* Instructions to follow: Quote, without change, all of the lines that follow.

* Supplied material:
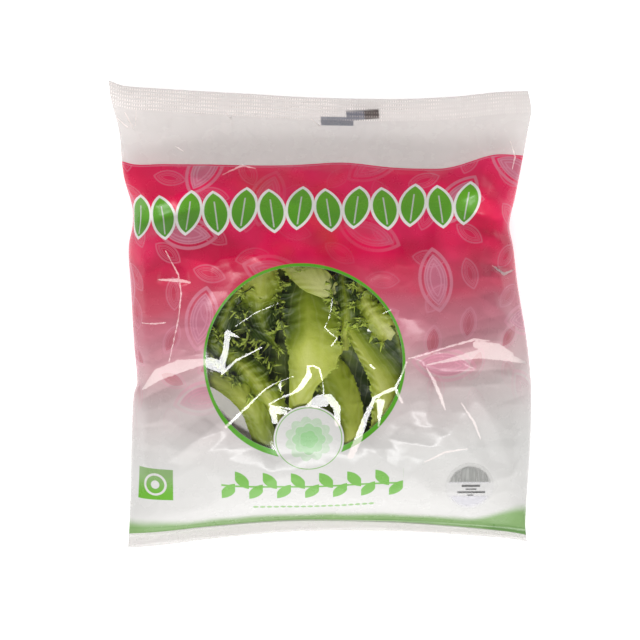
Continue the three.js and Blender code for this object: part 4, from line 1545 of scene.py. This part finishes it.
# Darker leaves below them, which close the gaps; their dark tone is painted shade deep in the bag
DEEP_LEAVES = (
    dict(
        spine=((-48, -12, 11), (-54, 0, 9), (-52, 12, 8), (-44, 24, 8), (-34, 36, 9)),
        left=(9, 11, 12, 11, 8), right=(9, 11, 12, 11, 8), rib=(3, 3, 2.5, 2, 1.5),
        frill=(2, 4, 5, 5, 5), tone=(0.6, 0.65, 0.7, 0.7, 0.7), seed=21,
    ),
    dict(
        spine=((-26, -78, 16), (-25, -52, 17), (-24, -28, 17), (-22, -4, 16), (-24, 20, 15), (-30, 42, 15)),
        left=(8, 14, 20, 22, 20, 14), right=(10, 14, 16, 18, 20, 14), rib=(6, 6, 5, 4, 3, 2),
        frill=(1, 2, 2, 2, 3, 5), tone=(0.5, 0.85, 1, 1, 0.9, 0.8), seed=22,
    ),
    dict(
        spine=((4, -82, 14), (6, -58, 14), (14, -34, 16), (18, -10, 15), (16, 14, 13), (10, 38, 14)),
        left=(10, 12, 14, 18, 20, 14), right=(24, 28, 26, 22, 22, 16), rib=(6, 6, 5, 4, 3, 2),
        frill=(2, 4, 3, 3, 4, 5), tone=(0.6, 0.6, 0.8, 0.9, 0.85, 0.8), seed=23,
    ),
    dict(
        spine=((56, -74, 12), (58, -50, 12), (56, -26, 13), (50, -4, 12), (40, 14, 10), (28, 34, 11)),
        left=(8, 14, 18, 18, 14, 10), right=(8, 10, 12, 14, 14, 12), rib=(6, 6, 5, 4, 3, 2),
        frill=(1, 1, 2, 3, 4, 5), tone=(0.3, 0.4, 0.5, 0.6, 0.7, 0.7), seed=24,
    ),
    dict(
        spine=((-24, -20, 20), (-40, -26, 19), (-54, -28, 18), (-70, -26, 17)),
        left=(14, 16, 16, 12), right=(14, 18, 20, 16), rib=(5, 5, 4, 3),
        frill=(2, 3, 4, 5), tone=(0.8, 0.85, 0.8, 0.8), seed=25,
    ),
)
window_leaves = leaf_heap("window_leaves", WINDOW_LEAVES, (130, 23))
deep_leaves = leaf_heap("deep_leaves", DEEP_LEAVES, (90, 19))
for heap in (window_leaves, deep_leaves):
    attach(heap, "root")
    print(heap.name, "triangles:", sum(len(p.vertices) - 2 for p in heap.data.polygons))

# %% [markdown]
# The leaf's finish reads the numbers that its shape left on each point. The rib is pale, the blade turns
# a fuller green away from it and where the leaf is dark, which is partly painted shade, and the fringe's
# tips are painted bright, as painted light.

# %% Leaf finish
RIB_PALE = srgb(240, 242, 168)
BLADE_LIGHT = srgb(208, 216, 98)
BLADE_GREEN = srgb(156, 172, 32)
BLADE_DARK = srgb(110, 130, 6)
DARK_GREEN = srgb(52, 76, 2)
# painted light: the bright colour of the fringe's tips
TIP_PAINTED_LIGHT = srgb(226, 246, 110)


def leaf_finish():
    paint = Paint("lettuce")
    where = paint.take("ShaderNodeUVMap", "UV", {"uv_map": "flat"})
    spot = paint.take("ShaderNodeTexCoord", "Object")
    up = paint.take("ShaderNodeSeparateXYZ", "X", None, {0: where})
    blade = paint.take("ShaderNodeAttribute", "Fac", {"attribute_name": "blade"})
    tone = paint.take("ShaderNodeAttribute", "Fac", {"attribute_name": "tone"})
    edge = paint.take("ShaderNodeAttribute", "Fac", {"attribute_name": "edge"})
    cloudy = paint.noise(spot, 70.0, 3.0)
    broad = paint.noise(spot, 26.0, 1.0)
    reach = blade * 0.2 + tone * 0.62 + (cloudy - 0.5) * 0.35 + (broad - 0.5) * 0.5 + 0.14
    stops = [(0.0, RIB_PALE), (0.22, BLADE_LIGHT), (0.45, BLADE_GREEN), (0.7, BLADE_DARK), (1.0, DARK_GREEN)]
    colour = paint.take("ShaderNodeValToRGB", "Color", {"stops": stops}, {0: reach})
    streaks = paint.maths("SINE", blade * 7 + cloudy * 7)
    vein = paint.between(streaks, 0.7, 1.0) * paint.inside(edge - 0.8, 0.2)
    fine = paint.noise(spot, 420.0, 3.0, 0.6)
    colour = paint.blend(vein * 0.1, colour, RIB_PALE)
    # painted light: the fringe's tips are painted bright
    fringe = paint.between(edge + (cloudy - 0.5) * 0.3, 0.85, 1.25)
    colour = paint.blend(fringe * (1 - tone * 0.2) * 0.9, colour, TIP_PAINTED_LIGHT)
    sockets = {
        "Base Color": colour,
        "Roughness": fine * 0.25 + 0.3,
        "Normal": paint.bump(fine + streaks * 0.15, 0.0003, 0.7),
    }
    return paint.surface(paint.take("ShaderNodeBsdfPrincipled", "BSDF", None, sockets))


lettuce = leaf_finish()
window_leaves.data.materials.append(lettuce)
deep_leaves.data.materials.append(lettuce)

* Task result:
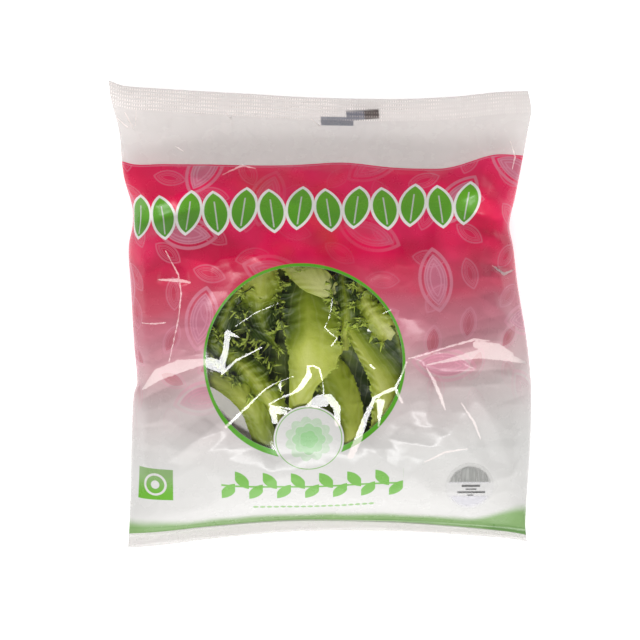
Continue the three.js and Blender code for this object: part 4, from line 1545 of scene.py. This part finishes it.
# Darker leaves below them, which close the gaps; their dark tone is painted shade deep in the bag
DEEP_LEAVES = (
    dict(
        spine=((-48, -12, 11), (-54, 0, 9), (-52, 12, 8), (-44, 24, 8), (-34, 36, 9)),
        left=(9, 11, 12, 11, 8), right=(9, 11, 12, 11, 8), rib=(3, 3, 2.5, 2, 1.5),
        frill=(2, 4, 5, 5, 5), tone=(0.6, 0.65, 0.7, 0.7, 0.7), seed=21,
    ),
    dict(
        spine=((-26, -78, 16), (-25, -52, 17), (-24, -28, 17), (-22, -4, 16), (-24, 20, 15), (-30, 42, 15)),
        left=(8, 14, 20, 22, 20, 14), right=(10, 14, 16, 18, 20, 14), rib=(6, 6, 5, 4, 3, 2),
        frill=(1, 2, 2, 2, 3, 5), tone=(0.5, 0.85, 1, 1, 0.9, 0.8), seed=22,
    ),
    dict(
        spine=((4, -82, 14), (6, -58, 14), (14, -34, 16), (18, -10, 15), (16, 14, 13), (10, 38, 14)),
        left=(10, 12, 14, 18, 20, 14), right=(24, 28, 26, 22, 22, 16), rib=(6, 6, 5, 4, 3, 2),
        frill=(2, 4, 3, 3, 4, 5), tone=(0.6, 0.6, 0.8, 0.9, 0.85, 0.8), seed=23,
    ),
    dict(
        spine=((56, -74, 12), (58, -50, 12), (56, -26, 13), (50, -4, 12), (40, 14, 10), (28, 34, 11)),
        left=(8, 14, 18, 18, 14, 10), right=(8, 10, 12, 14, 14, 12), rib=(6, 6, 5, 4, 3, 2),
        frill=(1, 1, 2, 3, 4, 5), tone=(0.3, 0.4, 0.5, 0.6, 0.7, 0.7), seed=24,
    ),
    dict(
        spine=((-24, -20, 20), (-40, -26, 19), (-54, -28, 18), (-70, -26, 17)),
        left=(14, 16, 16, 12), right=(14, 18, 20, 16), rib=(5, 5, 4, 3),
        frill=(2, 3, 4, 5), tone=(0.8, 0.85, 0.8, 0.8), seed=25,
    ),
)
window_leaves = leaf_heap("window_leaves", WINDOW_LEAVES, (130, 23))
deep_leaves = leaf_heap("deep_leaves", DEEP_LEAVES, (90, 19))
for heap in (window_leaves, deep_leaves):
    attach(heap, "root")
    print(heap.name, "triangles:", sum(len(p.vertices) - 2 for p in heap.data.polygons))

# %% [markdown]
# The leaf's finish reads the numbers that its shape left on each point. The rib is pale, the blade turns
# a fuller green away from it and where the leaf is dark, which is partly painted shade, and the fringe's
# tips are painted bright, as painted light.

# %% Leaf finish
RIB_PALE = srgb(240, 242, 168)
BLADE_LIGHT = srgb(208, 216, 98)
BLADE_GREEN = srgb(156, 172, 32)
BLADE_DARK = srgb(110, 130, 6)
DARK_GREEN = srgb(52, 76, 2)
# painted light: the bright colour of the fringe's tips
TIP_PAINTED_LIGHT = srgb(226, 246, 110)


def leaf_finish():
    paint = Paint("lettuce")
    where = paint.take("ShaderNodeUVMap", "UV", {"uv_map": "flat"})
    spot = paint.take("ShaderNodeTexCoord", "Object")
    up = paint.take("ShaderNodeSeparateXYZ", "X", None, {0: where})
    blade = paint.take("ShaderNodeAttribute", "Fac", {"attribute_name": "blade"})
    tone = paint.take("ShaderNodeAttribute", "Fac", {"attribute_name": "tone"})
    edge = paint.take("ShaderNodeAttribute", "Fac", {"attribute_name": "edge"})
    cloudy = paint.noise(spot, 70.0, 3.0)
    broad = paint.noise(spot, 26.0, 1.0)
    reach = blade * 0.2 + tone * 0.62 + (cloudy - 0.5) * 0.35 + (broad - 0.5) * 0.5 + 0.14
    stops = [(0.0, RIB_PALE), (0.22, BLADE_LIGHT), (0.45, BLADE_GREEN), (0.7, BLADE_DARK), (1.0, DARK_GREEN)]
    colour = paint.take("ShaderNodeValToRGB", "Color", {"stops": stops}, {0: reach})
    streaks = paint.maths("SINE", blade * 7 + cloudy * 7)
    vein = paint.between(streaks, 0.7, 1.0) * paint.inside(edge - 0.8, 0.2)
    fine = paint.noise(spot, 420.0, 3.0, 0.6)
    colour = paint.blend(vein * 0.1, colour, RIB_PALE)
    # painted light: the fringe's tips are painted bright
    fringe = paint.between(edge + (cloudy - 0.5) * 0.3, 0.85, 1.25)
    colour = paint.blend(fringe * (1 - tone * 0.2) * 0.9, colour, TIP_PAINTED_LIGHT)
    sockets = {
        "Base Color": colour,
        "Roughness": fine * 0.25 + 0.3,
        "Normal": paint.bump(fine + streaks * 0.15, 0.0003, 0.7),
    }
    return paint.surface(paint.take("ShaderNodeBsdfPrincipled", "BSDF", None, sockets))


lettuce = leaf_finish()
window_leaves.data.materials.append(lettuce)
deep_leaves.data.materials.append(lettuce)